John asks: Does Melisandre return? If so does she come alone or with an army of religious zealots? What about Nymeria? I get the feeling we’re going to see some kind of “Battle Of The Five Armies” à la Tolkien—does Nymeria lead one of those armies?
All of those fanatics in Meereen, who Tyrion asked to spread the word of Daenerys to the Lord Of Light’s followers in an effort to keep the peace while she was missing, are still out there and their story is unfinished. Lots of them are also in Volantis, where a red priestess made Tyrion uncomfortable with an intense stare down, and that’s where Melisandre told Varys she was going when she left Dragonstone.
Melisandre said she will return to Westeros to die, and when she comes back she will have an army of her fellow believers to fight the Night King. While Melisandre thinks it might be Jon, they believe the Mother Of Dragons is the Lord Of Light’s chosen one. With the incredible powers we know Melisandre has, an entire corps of red clergy will make for one massive reinforcement for the living, especially if Winterfell falls and the living must flee.
It’s doubtful they will come bearing any lost weapons like Aegon The Conqueror’s lost sword Blackfyre though, since the show has never given those items much attention.

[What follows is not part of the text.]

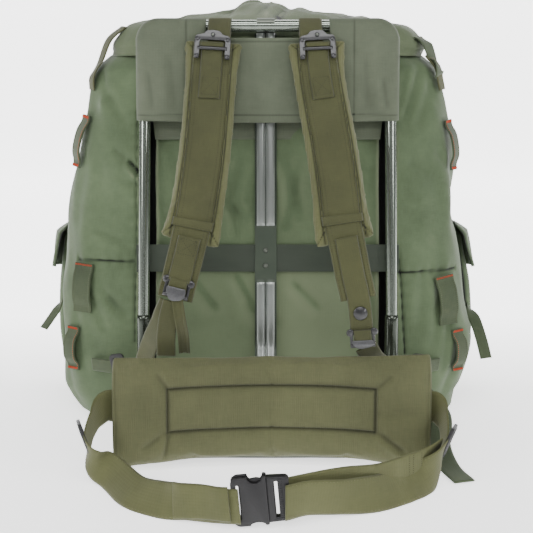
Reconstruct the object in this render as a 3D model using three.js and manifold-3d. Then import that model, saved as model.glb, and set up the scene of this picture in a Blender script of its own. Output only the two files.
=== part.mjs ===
// External frame backpack: a bent tube frame, a cloth bag hung on it, a shoulder harness and a waist belt.
// Millimetres. X runs along the wearer's back, -Y faces the wearer, +Z is up. The floor is Z = 0.
import * as THREE from 'three';
import { mergeVertices } from 'three/addons/utils/BufferGeometryUtils.js';
import Module from 'manifold-3d';

const wasm = await Module();
wasm.setup();

// Clearance between pieces that touch
const GAP = 0.3;

// Stance: the frame leans back, and its plane meets the floor at FOOT_Y
const LEAN = THREE.MathUtils.degToRad(7);
const FOOT_Y = -166;

// Frame
const TUBE_R = 7;
const LOWER_TUBE_R = 8.5;
const FRAME_X = 1.5;
const FRAME_HALF_LOW = 155;
const FRAME_TAPER = 6;
const TOP_BAR_Z = 501;
const CORNER_R = 42;
const SOCKET_TOP_Z = 149;
const SOCKET_DEPTH = 40;
const STAY_X = -1;
const STAY_WIDTH = 27;
const STAY_RIB = 6;
const STAY_PLATE = 2.4;
const STAY_FLAT_LOW_Z = 192;
const STAY_FLAT_HIGH_Z = 256;
const BAR_LOW_Z = 202;
const BAR_HEIGHT = 34;
const BAR_THICK = 2;
const BAR_LIP = 7;
const RIVET_R = 3.2;
const RIVET_HEAD = 1.6;
const RIVET_SHANK_R = 1.6;

// Bag
const CLOTH = 2;
const BAG_HEIGHT = 496;
const BAG_HALF_WIDTH = 278;
const BAG_DEPTH = 290;
const BAG_SIDES = 36;
const LID_TOP_Z = BAG_HEIGHT + 41;
const LID_HALF_WIDTH = 218;
const LID_DEPTH = 232;
const LID_RIM_Z = BAG_HEIGHT - 30;
const SLEEVE_SLACK = 2.7;
const SLEEVE_HEM_Z = 388;
const SLEEVE_BACK_HEM_Z = 364;
const SLEEVE_WINDOW_HALF = 75;
const SLEEVE_WINDOW_Z = 486.5;

// Harness
const WEB = 2;
const PAD_WIDTH = 73;
const PAD_THICK = 12;
const STRIP_WIDTH = 46;
const LOOP_WIDTH = 28;
const TAB_WIDTH = 26;
const BUCKLE_WIDTH = 44;
const BUCKLE_HEIGHT = 36;
const BUCKLE_THICK = 3;
const HARNESS_OUT = 105;

// Waist
const BELT_WIDTH = 38;
const KIDNEY_THICK = 13;
const KIDNEY_HALF_WIDTH = 181;
const KIDNEY_X = 6;
const KIDNEY_HEIGHT = 137;
const KIDNEY_OUT = 121;
const KIDNEY_MIDDLE = 0.775;
const SLIDER_WIDTH = 26;
const SLIDER_HEIGHT = 50;
const BELT_REACH = 412;
const BELT_TOP_Z = 77;
const CLASP_LENGTH = 58;
const CLASP_HEIGHT = 52;
const CLASP_THICK = 12;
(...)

A sheer wall of fire will still be pretty cool.
As for Arya’s direwolf Nymeria showing up: My gut says yes, she will, in a huge, heroic moment (though not leading an army, just a small wolf pack). But the part of me who screams “Where the fuck is Ghost?” every episode is less certain.
Jeff asks: I’m struggling with this, but, who do you think has more romantic chemistry: Dany and Jon or Anakin and Padme?
The fact this is a totally fair question says a lot. In some ways Anakin and Padme’s relationship seemed more authentic in Attack Of The Clones than Jon and Daenerys’ has on Game Of Thrones. The series didn’t “show” a lot of the work before they shacked up together, instead they “told” us they were into each other via Davos saying Jon kept eyeing her over. That didn’t feel honest, and that was before Jon bent the knee after spending the whole season explaining why he couldn’t.
But in Jon and Dany’s defense, neither of them has ever mentioned sand, and they could have. Dragonstone has a lot of sand. So rough, so coarse.
Lewis asks: In all of the seasons, someone is scheming against someone and inevitably someone backstabs someone else. With all of our main characters in the same place, who do you think will be this season’s Littlefinger?
Bronn is a sellsword, so even if he does kill Jaime or Tyrion (which would be amazing, but I don’t think will happen), it can’t be that much of a shocker.
I think Euron is going to listen to his niece and realize he picked the losing side, abandoning Cersei in King’s Landing. He already got what he really wants anyway. But picking Euron to backstab someone feels like it violates the spirit of the question.
Of all the people at Winterfell, Varys feels like the best bet. The show already had an intense conversation between him and Daenerys over this exact topic, so it was foreshadowed. He then had serious questions about her being like her father following the burning of the Tarly men. When Varys learns Jon Snow is really Aegon Targaryen, rightful heir to the Iron Throne, he could decide Jon is the best bet to unite the Seven Kingdoms and bring peace to the realm. Do I think he will? No, but I wouldn’t rule it out either.
The biggest problem for anyone at Winterfell who plans on betraying someone else is: where can they go? Who would Cersei welcome into her inner circle at this point?
Matt asks: What is Bran’s motivation for telling Jon about his parentage in episode one? If he’s so focused on defeating the Night King, why throw this wrench into things by potentially splitting these allies?
Bran seems to be the only human/Three-Eyed Raven who is completely focused on beating the White Walkers. The fact he told Jon is proof telling him must be important to winning the Great War. Even if it makes things more complicated for the tenuous alliance at Winterfell, Bran obviously knows it is ultimately what is in everyone’s best interests, even if it brings personal pain.
Bran just Doctor Strange’d Jon Snow’s Tony Stark. “There was no other way.”
Zack asks: With Jon/Aegon having the best claim to the throne, and his aunt Daenerys thinking she’s the rightful heir, what are the chances we see a three-way dragon battle royal this season?
Jon would never want the Iron Throne enough to fight Daenerys over it. Even if she were willing to go to war with him he wouldn’t engage.
But we could see a good old fashioned, de facto House Targaryen dragon dance if Daenerys is killed and turned into a wight by the Night King. (Give it to me.) We still wouldn’t get that three-way battle royal you asked about, because she’d then be aligned with the Night King, but Jon versus undead Daenerys in a dragon fight would be amazing.
It would also redefine what a “lover’s quarrel” can be, even if they don’t have the chemistry of Anakin and Padme.